The most dangerous part is that the bus still “works.” Messages still flow. Dashboards look busy. But the architecture has become brittle in the way big enterprises dislike most: failure is distributed, debugging is political, and ownership is negotiable.

A single event bus does not create these issues by itself. But at scale it amplifies them.

Forces

Architectural decisions get interesting when good things compete with each other. Event bus segmentation sits right in that tension.

1. Domain autonomy versus enterprise interoperability

Bounded contexts want freedom to evolve their event models in line with their own language and workflows. The enterprise wants discoverability and reuse across domains. If you optimize only for autonomy, you get fragmentation. If you optimize only for interoperability, you get a shared semantic swamp.

2. Simplicity of platform versus clarity of boundaries

One Kafka cluster is easy to explain. Fewer moving parts, fewer teams, fewer support headaches. But simplicity in platform can hide complexity in usage. Segmentation adds visible structure so that the invisible coupling does not metastasize.

3. Throughput versus isolation

Some event streams are huge and forgiving. Others are small and mission critical. Shared infrastructure can improve utilization. It can also let low-value traffic degrade high-value workflows. Isolation costs money. Lack of isolation costs incidents.

4. Reuse versus accidental dependency

A broad enterprise bus encourages consumers to find and use existing events. Sometimes that is healthy integration. Often it becomes dependency on internal domain facts that were never meant to be stable contracts.

5. Central governance versus local ownership

Architects love standards. Teams love delivery. Segmentation works only when there is enough central policy to keep the estate coherent, and enough local control that teams can actually change things. Too much of either and the design collapses.

6. Data consistency versus asynchronous reality

Segmented buses often require relays, bridges, projections, and published-language events. That introduces lag and occasional mismatch. The organization must accept reconciliation as a first-class capability rather than pretending eventual consistency is somebody else’s problem.

That last point is usually where the grown-up architecture begins. In event-driven systems, truth is often plural, delayed, and contextual.

Solution

The core idea is simple: do not treat the event bus as one universal communication surface. Segment it according to business meaning, operational characteristics, and trust boundaries.

A segment is not merely a folder of topics. It is a deliberate communication zone with its own ownership, contract rules, access model, and quality-of-service expectations.

In practice, segmentation often happens along three dimensions:

  • Domain segmentation: events are grouped by bounded context or domain area, such as Orders, Payments, Customer, Inventory, Risk.
  • Sensitivity segmentation: highly regulated or confidential domains use separate infrastructure, credentials, retention, and audit controls.
  • Operational segmentation: high-volume telemetry, transactional events, and integration feeds may run on distinct clusters or buses because their performance profiles are incompatible.

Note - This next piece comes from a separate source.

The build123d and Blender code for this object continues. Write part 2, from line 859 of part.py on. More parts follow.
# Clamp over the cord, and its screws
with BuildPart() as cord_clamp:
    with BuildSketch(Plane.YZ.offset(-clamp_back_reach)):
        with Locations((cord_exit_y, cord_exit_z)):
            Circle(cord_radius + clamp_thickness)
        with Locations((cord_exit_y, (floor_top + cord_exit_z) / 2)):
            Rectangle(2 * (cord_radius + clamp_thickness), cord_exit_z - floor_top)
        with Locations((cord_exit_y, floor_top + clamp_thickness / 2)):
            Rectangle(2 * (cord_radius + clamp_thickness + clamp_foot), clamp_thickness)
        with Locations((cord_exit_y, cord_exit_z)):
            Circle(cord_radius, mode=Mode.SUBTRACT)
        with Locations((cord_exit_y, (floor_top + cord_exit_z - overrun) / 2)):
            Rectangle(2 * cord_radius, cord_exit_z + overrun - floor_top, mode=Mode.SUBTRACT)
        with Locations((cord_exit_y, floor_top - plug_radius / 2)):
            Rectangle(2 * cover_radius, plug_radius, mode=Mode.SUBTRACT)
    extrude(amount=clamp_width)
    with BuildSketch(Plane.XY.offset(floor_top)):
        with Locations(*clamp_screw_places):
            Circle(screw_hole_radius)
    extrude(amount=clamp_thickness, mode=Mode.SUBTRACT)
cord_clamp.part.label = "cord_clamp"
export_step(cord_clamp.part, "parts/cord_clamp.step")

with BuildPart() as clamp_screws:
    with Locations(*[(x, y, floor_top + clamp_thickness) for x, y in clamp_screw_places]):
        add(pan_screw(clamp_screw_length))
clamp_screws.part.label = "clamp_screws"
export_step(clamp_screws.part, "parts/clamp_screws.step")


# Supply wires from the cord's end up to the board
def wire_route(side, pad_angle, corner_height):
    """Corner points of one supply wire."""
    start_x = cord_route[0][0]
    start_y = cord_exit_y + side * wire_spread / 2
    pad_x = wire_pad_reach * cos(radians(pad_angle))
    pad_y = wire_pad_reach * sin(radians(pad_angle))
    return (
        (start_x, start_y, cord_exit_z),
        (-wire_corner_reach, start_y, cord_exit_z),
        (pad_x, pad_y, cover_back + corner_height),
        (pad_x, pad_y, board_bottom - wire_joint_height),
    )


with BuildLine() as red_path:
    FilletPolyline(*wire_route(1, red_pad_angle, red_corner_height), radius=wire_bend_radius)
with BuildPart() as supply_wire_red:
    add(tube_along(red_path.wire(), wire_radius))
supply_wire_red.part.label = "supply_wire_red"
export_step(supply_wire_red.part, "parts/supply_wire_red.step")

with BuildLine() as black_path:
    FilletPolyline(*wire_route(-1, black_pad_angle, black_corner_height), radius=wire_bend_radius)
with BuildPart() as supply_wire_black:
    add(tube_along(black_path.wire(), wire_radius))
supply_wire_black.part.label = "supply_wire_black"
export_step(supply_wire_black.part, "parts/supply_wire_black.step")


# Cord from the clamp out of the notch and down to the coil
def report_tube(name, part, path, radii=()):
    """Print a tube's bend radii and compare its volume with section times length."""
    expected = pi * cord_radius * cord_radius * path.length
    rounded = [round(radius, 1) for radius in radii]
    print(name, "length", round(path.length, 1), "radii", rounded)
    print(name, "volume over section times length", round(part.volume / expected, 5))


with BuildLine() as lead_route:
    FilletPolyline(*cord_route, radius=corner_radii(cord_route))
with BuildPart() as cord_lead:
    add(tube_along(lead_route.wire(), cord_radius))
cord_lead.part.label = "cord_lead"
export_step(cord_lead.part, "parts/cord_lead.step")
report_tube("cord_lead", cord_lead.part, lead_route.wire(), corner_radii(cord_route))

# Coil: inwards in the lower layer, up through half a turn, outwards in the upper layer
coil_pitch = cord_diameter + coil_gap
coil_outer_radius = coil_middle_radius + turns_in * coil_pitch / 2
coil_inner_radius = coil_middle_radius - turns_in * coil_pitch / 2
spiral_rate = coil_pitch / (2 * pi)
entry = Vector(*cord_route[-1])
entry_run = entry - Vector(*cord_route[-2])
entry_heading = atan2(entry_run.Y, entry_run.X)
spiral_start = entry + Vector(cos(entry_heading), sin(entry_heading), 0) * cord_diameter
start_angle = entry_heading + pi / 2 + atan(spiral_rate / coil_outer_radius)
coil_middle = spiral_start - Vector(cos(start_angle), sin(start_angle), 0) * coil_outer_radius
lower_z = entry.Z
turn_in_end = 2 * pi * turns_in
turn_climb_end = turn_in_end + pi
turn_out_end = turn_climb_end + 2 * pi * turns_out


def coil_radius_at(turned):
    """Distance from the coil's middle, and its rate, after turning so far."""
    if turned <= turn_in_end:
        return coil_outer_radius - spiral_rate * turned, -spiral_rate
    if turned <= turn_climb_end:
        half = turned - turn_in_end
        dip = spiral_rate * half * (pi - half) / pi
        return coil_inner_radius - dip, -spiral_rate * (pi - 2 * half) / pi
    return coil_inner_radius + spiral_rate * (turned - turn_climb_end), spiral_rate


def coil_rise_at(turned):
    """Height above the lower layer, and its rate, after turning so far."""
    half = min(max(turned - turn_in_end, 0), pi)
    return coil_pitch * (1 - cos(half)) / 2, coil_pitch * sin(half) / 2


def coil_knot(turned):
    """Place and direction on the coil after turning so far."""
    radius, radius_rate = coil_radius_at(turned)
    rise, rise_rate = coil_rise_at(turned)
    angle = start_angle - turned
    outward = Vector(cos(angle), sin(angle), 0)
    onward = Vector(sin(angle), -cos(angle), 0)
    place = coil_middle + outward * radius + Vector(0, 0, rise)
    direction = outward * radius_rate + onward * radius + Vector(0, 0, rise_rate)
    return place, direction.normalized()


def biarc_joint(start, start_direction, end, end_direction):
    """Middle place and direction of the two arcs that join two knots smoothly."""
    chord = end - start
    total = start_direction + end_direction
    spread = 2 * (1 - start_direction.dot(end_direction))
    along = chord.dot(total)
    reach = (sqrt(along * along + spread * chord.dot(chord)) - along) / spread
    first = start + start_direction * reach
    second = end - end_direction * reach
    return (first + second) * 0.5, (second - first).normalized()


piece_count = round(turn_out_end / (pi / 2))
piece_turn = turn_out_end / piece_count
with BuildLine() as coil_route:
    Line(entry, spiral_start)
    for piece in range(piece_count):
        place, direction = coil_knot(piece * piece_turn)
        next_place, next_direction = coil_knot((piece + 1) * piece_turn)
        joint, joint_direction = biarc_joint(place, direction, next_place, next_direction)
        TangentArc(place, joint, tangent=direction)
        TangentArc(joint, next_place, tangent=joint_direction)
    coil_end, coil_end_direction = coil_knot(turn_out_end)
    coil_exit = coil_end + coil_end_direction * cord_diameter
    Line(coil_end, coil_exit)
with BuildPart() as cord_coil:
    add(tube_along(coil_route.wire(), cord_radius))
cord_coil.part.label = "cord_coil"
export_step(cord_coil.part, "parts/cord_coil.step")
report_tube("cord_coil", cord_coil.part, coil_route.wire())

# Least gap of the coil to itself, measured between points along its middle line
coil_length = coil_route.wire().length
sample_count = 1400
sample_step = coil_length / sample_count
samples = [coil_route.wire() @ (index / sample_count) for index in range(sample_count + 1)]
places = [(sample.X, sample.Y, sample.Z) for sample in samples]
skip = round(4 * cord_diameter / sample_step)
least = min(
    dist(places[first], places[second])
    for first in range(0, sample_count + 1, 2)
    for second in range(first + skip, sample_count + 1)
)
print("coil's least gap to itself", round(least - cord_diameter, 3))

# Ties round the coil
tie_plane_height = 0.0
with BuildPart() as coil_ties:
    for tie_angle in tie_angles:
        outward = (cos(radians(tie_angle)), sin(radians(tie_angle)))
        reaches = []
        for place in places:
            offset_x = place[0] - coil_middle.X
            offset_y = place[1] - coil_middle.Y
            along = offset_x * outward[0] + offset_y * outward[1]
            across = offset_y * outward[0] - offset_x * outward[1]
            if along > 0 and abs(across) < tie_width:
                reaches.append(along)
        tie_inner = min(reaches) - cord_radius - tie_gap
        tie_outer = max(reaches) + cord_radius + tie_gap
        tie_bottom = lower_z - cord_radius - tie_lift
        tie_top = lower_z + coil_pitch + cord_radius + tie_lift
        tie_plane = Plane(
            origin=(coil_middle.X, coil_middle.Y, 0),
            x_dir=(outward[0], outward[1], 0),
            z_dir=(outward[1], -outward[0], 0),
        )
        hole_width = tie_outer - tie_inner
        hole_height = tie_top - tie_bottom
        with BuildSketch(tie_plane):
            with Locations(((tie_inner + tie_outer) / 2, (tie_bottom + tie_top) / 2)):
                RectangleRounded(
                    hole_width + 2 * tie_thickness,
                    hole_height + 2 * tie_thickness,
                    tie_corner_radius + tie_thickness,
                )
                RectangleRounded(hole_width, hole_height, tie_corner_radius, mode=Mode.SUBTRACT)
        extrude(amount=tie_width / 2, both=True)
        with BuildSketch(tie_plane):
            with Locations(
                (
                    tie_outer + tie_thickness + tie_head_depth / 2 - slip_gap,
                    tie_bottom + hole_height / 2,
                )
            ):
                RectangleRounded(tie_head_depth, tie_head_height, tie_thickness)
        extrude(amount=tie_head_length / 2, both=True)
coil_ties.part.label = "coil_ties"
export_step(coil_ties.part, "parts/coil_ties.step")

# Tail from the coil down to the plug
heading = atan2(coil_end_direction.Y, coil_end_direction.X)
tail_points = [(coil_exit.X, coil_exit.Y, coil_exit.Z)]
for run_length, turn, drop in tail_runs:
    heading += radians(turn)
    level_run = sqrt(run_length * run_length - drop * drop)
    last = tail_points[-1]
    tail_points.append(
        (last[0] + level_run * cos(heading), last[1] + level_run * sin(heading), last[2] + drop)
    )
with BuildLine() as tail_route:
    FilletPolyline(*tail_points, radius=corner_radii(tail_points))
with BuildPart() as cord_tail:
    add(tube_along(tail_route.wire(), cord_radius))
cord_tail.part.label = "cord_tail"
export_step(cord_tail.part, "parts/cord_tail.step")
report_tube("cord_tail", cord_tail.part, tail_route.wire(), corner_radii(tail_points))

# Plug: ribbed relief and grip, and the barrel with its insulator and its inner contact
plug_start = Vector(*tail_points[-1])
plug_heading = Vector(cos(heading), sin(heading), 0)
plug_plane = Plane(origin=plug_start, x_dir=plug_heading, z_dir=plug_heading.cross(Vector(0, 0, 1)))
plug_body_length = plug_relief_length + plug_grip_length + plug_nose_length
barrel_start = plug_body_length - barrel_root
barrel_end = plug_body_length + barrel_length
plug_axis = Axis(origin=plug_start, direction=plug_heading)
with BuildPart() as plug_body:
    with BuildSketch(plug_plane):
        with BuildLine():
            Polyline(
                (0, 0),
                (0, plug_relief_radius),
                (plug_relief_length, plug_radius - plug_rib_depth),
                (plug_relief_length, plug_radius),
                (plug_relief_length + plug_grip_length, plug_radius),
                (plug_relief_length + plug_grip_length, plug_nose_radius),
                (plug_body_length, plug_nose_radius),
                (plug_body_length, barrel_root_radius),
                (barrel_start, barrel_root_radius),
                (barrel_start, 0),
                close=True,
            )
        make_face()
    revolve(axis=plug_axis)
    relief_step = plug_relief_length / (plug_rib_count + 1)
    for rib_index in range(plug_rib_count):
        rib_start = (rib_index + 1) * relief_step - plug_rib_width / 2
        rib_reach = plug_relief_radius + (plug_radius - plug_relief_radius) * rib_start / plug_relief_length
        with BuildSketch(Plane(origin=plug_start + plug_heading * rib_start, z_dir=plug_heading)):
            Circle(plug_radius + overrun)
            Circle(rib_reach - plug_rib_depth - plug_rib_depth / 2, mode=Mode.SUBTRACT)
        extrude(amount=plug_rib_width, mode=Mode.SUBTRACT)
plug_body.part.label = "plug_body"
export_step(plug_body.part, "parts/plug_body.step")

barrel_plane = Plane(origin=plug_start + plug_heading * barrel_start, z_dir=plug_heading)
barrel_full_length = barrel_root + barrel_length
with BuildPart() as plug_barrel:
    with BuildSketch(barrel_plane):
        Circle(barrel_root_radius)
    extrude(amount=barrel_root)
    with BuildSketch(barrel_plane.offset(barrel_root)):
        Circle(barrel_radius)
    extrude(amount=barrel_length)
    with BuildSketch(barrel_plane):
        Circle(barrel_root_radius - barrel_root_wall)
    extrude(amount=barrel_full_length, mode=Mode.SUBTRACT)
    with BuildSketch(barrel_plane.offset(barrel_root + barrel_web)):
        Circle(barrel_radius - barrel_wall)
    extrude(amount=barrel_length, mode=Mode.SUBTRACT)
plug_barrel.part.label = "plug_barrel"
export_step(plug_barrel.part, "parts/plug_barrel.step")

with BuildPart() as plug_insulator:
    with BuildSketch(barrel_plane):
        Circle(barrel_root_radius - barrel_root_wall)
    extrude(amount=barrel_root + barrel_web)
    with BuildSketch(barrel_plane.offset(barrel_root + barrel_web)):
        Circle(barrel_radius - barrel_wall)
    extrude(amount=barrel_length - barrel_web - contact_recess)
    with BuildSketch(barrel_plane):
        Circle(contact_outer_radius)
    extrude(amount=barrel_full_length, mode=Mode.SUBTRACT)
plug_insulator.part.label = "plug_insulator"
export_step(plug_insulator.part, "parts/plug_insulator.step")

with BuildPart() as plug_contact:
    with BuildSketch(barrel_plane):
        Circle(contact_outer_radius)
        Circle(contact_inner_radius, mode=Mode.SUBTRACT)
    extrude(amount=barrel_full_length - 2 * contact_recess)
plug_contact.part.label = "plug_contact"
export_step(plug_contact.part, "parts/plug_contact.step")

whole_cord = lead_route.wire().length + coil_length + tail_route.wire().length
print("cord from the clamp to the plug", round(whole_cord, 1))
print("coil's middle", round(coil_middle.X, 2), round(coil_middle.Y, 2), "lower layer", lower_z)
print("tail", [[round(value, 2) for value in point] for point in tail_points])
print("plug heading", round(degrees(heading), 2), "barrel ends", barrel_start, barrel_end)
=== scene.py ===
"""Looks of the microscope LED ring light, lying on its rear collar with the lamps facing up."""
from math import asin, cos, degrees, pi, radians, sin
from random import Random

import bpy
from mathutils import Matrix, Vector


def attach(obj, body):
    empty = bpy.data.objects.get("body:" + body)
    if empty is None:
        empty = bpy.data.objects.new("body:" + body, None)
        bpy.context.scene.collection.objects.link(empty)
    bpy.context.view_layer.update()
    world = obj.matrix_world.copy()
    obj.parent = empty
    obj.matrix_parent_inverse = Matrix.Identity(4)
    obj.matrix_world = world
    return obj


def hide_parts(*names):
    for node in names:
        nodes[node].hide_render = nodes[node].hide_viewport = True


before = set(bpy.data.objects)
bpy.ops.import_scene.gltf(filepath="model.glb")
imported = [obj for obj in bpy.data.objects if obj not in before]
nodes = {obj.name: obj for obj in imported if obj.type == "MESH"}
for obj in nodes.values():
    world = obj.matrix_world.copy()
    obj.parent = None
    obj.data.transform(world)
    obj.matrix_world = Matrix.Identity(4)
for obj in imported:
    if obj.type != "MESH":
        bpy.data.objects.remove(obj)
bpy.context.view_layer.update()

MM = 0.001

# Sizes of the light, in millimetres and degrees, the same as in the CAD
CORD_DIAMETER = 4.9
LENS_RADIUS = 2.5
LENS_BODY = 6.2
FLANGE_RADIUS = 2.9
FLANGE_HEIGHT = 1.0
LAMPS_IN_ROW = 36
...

The mistake is thinking these dimensions must line up perfectly. They rarely do. A payments segment may be both a domain and a sensitivity boundary. Observability events may be operationally separate but cut across all domains. That is fine. Architecture is not taxidermy. The boundaries should serve behavior.

A well-segmented event-driven system typically includes:

  1. Internal domain event streams
  2. Events used inside a bounded context or close collaboration space. These are allowed to evolve more quickly and reflect rich domain semantics.

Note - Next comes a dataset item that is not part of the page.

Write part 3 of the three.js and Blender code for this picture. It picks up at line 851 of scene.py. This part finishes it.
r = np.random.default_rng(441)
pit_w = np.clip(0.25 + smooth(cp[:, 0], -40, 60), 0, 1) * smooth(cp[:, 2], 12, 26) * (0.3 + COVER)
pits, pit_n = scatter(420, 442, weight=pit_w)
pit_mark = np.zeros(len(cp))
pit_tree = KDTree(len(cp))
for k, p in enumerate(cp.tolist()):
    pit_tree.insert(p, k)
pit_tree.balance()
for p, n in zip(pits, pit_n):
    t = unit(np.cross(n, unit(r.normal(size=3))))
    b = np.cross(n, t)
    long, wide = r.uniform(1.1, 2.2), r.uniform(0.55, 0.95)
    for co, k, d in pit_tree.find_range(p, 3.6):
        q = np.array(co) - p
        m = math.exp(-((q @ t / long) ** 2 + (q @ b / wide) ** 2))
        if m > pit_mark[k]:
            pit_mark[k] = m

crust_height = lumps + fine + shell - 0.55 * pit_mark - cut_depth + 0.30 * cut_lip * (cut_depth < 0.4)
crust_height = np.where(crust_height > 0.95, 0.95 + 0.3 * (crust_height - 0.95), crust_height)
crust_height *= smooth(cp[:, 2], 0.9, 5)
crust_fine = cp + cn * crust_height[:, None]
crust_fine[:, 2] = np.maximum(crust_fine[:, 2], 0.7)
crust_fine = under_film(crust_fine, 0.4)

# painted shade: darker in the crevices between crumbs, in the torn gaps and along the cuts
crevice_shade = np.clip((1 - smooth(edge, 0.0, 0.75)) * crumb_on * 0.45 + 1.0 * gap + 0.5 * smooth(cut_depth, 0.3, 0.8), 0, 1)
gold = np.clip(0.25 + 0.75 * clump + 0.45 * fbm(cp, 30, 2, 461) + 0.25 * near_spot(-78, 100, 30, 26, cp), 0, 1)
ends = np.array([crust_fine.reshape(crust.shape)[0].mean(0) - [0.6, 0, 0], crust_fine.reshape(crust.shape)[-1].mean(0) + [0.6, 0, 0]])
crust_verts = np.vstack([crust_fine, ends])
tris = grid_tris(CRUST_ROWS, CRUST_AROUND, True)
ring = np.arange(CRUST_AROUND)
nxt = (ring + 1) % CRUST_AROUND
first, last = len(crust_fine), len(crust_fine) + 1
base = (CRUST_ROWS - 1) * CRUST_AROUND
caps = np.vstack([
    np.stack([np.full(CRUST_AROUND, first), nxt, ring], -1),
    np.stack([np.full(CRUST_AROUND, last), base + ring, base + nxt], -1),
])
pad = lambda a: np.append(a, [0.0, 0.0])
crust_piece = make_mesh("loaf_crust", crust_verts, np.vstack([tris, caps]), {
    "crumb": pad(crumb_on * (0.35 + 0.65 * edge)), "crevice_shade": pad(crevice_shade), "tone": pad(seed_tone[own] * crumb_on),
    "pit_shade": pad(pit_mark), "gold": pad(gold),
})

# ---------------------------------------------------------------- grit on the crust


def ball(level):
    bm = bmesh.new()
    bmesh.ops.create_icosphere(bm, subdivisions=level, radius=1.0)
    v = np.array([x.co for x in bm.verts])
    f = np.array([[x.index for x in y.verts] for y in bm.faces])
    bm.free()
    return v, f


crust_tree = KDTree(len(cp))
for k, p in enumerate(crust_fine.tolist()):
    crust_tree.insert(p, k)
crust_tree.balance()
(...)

  1. Published language or integration event streams
  2. Curated events exposed outside the domain for cross-context consumption. These are more stable, more governed, and intentionally designed.

  1. Bridges or relays between segments
  2. Components that transform, filter, redact, enrich, or route domain events into integration events or other segments.

  1. Explicit consumer registration and ownership metadata
  2. Not every possible consumer should subscribe freely to every stream.

  1. Reconciliation mechanisms
  2. Since segments decouple timing and representation, systems need ways to detect and repair divergence.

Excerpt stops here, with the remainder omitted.